WHAT THIS TASK INVOLVES: Using the records provided below, locate and copy each line that contains the word "scene".

RECORDS:
——————

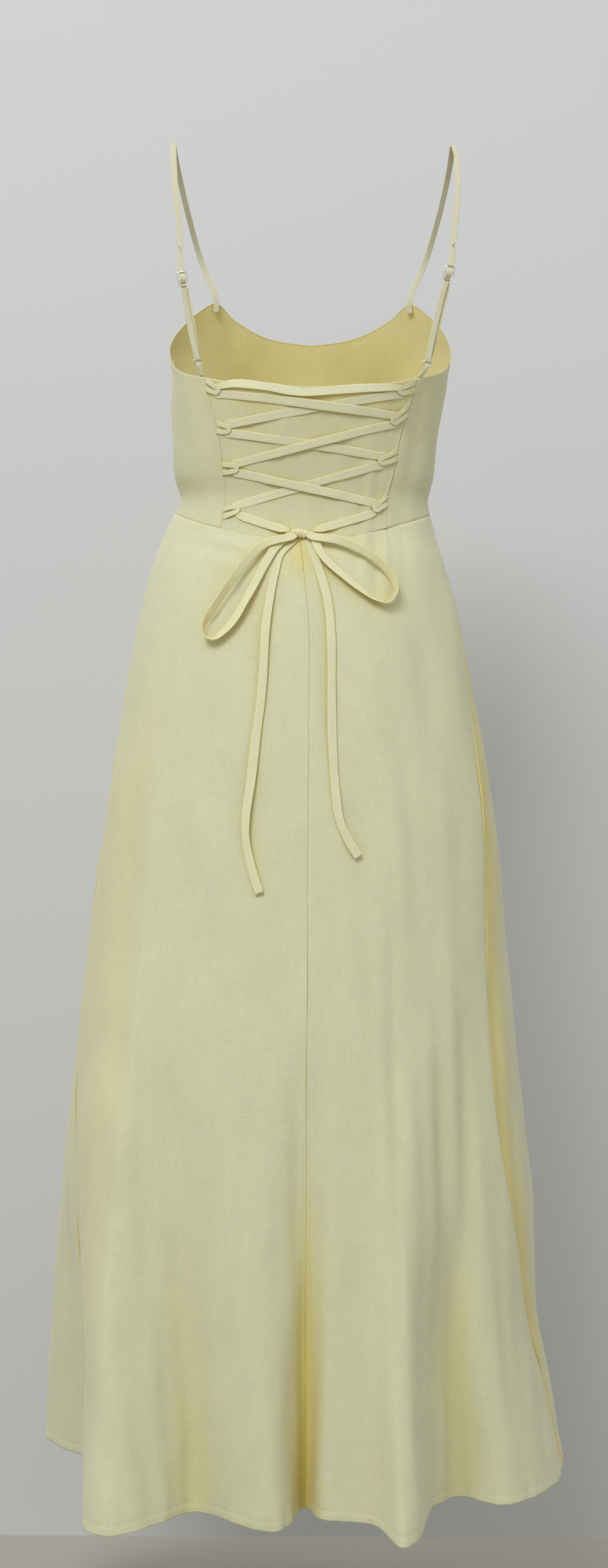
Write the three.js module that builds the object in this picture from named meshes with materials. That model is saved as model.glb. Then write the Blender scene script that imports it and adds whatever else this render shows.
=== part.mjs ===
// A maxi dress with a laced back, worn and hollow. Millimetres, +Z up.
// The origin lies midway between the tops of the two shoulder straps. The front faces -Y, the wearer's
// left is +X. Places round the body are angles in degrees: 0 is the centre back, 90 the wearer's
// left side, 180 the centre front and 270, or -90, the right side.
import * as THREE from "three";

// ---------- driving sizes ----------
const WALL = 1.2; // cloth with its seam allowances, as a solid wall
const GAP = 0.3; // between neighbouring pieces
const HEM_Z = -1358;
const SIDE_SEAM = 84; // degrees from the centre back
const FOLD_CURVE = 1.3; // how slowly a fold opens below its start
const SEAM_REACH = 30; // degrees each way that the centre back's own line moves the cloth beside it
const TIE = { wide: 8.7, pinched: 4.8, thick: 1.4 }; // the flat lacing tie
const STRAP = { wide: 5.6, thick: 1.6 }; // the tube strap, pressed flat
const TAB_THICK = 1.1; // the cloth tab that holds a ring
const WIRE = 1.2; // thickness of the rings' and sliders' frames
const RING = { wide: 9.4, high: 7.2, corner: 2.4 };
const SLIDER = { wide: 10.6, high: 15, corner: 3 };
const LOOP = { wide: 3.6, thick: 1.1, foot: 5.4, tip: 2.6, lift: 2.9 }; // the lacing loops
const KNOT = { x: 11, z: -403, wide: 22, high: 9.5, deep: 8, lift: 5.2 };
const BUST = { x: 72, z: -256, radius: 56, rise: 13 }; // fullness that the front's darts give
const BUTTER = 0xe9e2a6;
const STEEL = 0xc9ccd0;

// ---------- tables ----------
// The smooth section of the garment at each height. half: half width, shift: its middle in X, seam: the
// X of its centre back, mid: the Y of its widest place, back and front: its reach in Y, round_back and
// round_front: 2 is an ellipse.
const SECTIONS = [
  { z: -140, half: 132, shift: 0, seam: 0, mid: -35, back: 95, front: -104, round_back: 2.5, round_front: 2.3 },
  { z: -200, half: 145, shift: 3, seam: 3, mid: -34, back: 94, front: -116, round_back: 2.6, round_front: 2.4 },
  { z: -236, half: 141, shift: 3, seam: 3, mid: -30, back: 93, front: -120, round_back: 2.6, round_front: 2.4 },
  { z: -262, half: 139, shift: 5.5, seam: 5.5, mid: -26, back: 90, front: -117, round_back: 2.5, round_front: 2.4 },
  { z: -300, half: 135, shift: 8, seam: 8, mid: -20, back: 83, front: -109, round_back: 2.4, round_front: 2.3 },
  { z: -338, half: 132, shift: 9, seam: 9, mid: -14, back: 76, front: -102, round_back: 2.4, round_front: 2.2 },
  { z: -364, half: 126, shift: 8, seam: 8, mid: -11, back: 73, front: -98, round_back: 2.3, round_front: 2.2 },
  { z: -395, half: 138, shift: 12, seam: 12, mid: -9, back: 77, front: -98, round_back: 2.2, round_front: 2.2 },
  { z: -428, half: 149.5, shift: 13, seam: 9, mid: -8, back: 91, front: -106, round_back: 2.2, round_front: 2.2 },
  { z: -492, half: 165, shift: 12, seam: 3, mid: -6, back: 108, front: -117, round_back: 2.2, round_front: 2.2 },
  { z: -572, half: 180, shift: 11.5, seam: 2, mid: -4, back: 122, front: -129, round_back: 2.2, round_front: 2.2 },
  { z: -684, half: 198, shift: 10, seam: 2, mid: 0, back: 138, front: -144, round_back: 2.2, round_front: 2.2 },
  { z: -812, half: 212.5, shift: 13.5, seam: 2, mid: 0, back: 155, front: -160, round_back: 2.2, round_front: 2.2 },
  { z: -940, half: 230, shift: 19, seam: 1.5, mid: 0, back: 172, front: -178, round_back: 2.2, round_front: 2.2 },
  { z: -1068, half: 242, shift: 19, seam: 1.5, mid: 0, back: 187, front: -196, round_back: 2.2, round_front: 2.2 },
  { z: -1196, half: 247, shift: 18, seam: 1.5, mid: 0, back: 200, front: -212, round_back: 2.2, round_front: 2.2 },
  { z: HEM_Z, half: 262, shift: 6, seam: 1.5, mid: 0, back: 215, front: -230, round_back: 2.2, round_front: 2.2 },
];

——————

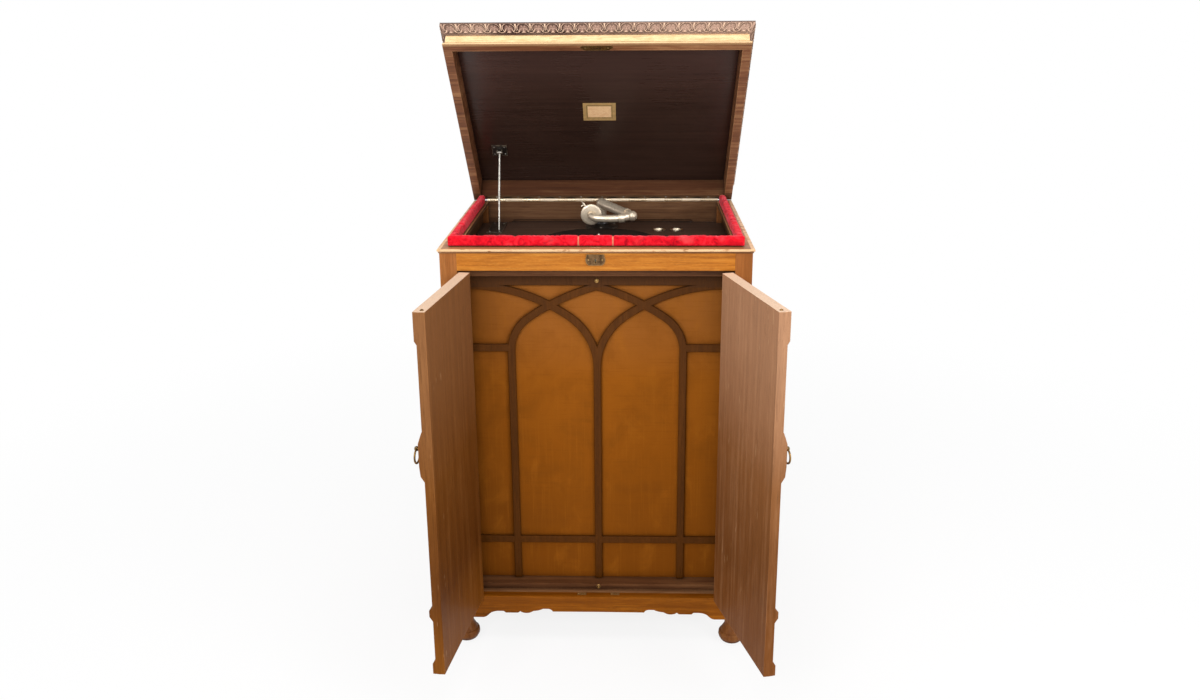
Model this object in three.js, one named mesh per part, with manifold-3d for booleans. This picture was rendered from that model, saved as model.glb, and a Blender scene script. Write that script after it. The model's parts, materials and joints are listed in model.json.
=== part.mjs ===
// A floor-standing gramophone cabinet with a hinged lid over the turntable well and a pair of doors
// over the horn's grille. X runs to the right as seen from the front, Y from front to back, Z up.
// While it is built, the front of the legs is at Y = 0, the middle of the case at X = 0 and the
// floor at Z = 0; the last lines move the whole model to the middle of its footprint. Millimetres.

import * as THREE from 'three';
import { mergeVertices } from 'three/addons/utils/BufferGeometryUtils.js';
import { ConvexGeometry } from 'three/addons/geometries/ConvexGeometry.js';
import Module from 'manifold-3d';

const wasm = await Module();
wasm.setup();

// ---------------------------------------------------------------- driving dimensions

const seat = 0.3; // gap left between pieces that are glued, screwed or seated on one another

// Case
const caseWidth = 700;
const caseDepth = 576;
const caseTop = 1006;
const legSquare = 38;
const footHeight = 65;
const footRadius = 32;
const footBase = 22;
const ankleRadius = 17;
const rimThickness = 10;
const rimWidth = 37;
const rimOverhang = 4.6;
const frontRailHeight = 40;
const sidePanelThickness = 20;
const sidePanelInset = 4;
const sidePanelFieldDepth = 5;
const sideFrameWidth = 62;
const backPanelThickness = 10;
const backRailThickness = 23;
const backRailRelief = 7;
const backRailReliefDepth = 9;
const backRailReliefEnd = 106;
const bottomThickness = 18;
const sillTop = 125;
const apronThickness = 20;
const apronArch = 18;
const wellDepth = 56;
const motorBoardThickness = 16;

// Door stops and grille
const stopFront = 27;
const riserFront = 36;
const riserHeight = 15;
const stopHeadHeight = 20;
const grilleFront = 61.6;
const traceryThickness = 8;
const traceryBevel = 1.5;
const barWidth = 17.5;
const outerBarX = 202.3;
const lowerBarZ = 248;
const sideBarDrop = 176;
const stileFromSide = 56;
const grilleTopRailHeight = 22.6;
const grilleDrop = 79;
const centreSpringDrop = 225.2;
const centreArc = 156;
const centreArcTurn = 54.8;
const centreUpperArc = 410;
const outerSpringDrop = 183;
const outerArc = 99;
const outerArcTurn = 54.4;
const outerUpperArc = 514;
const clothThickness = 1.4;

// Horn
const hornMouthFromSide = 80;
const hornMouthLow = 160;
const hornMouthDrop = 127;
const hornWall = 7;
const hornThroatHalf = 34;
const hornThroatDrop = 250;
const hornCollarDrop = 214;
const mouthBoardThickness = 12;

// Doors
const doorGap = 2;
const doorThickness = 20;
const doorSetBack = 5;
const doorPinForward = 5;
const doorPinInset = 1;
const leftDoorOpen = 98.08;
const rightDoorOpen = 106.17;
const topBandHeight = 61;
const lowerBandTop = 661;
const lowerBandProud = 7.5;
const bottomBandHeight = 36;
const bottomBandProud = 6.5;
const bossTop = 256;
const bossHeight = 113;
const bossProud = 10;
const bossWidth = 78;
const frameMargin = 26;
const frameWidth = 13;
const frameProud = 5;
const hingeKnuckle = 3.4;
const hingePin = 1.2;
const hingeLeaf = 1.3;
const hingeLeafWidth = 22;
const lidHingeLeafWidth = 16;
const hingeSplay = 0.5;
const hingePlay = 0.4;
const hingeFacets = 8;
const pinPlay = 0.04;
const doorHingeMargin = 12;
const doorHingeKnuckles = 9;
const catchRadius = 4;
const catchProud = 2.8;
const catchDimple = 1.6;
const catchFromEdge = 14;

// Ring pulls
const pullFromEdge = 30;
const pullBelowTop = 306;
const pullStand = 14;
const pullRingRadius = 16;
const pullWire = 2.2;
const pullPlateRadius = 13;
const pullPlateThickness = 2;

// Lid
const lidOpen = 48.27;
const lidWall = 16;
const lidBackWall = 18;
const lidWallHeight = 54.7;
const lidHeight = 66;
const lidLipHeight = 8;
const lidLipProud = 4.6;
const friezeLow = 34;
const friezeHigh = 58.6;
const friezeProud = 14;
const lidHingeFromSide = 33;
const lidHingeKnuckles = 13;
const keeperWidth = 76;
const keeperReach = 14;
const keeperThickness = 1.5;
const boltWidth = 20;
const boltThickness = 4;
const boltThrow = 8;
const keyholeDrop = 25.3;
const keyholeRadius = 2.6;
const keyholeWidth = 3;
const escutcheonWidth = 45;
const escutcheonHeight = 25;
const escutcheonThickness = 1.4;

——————

ANSWER FOR THIS EXERCISE:
Write the three.js module that builds the object in this picture from named meshes with materials. That model is saved as model.glb. Then write the Blender scene script that imports it and adds whatever else this render shows.
Model this object in three.js, one named mesh per part, with manifold-3d for booleans. This picture was rendered from that model, saved as model.glb, and a Blender scene script. Write that script after it. The model's parts, materials and joints are listed in model.json.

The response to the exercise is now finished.